Americans want to honor the veterans and service members who sacrifice so much to defend our country. That’s why we have holidays like Memorial Day. Yet members of our military deserve more than speeches and parades. They deserve policies that reduce the price that they and their families have to pay for their service.
In 1944, Congress passed what is today known as the Montgomery G.I. Bill. By putting a college education within the financial reach of veterans, the G.I. Bill is credited with growing the American middle class and ushering in one of the longest economic expansions in history. Recent changes to the G.I. Bill allow veterans to transfer their education benefits to their college-age children. Unfortunately, they can’t pass them on to their elementary and secondary school children, many of whom sorely need better options.
Congress and state lawmakers should move to change this limitation so that veterans can use existing GI Bill benefits for Military Education Savings Accounts (ESAs) to send their children to schools they think are best—regardless of where they are stationed.
More than one million school-age children in America, who mostly attend public schools, have parents serving in the military. Yet over half the country’s public schools with at least a 5 percent military-child enrollment are not meeting state academic standards. Children from military families change schools far more frequently and have higher disability rates than their civilian peers, further undermining their chances of success in school.
Military ESAs would help expand education options without adding costs to national and state budgets because they would simply let veterans direct their existing or unused education benefits into tax-free savings accounts for their school-age children. Ample models already exist for how this could work.

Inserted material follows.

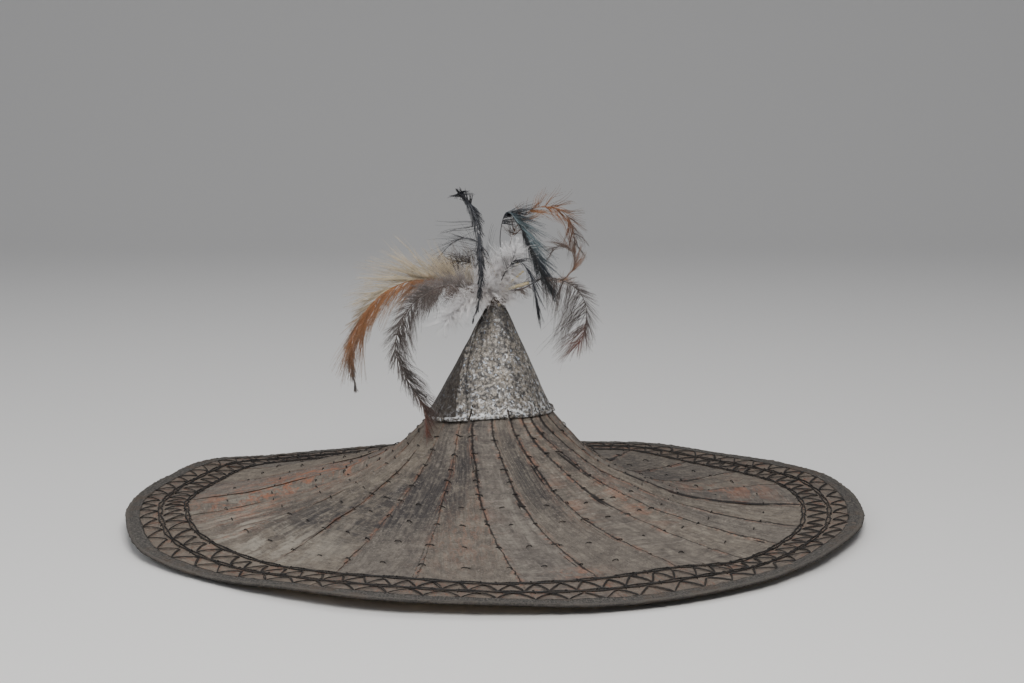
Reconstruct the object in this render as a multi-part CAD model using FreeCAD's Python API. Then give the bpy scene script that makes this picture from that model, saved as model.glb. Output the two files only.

Coverdell ESAs, for example, allow individuals to contribute up to $2,000 annually for schoolchildren’s education, including private school tuition, room and board, tutoring, special education services, uniforms, and educational technology. As with existing Coverdell ESAs, qualified education expenditures from Military ESAs would be tax free. Annual contributions could match the current per-pupil funding at the public school the service member’s child would otherwise have to attend. Military ESA funds could pay for transportation, tuition, associated virtual or home school costs, as well as tutoring, books, supplies, and fees for special educational services. Any remaining funds could be used toward children’s postsecondary education or training.